= Wood Tobé–Coburn School =

Wood Tobé Coburn School Fashion District New York City, NY

Wood Tobé–Coburn School was a private for-profit career college in New York City. It closed in 2017.

==History==
The Tobé–Coburn School for Fashion Careers was established in New York City by Miss Tobé, (née Tobé Coller Davis) an internationally known fashion authority, and Julia Coburn, former fashion editor of the Ladies Home Journal and president of the Fashion Group (later the Fashion Group International, Inc.). Tobé Coller Davis' establishment of the Tobe Report (a weekly fashion consulting
report for retailers) in 1927, and the founding of the Tobé–Coburn School in 1937, were seminal events marking the rising significance of the New York City fashion industry. The school opened on September 13, 1937, and drew mostly young women students from across the United States.
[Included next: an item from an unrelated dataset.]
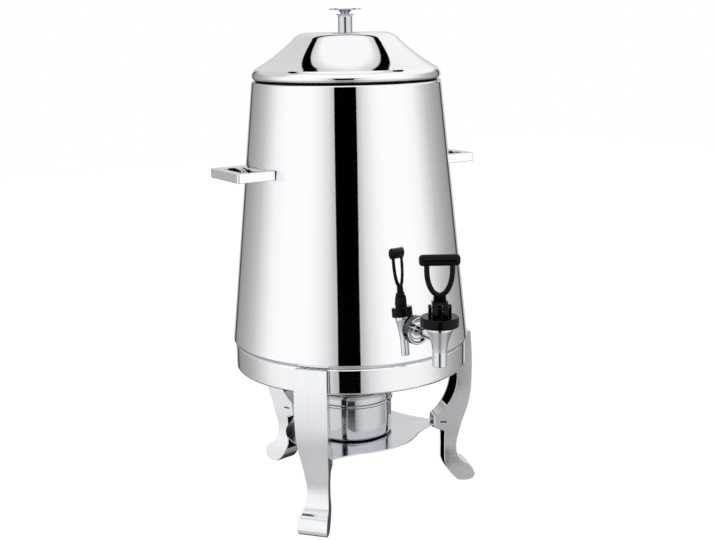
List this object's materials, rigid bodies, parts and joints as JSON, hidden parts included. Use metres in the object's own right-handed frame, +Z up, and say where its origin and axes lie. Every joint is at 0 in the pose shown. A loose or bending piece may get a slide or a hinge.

In June, 1992, the Tobé–Coburn School was merged into the Wood School; the latter founded in 1879. The change of the name from Tobé–Coburn School to the Wood Tobé–Coburn School occurred in June, 1993.

==Academics==
The Wood Tobé–Coburn School awarded both diplomas and associate degrees. The school grouped its ten major areas of study into three main categories: business/fashion, health care, and technology.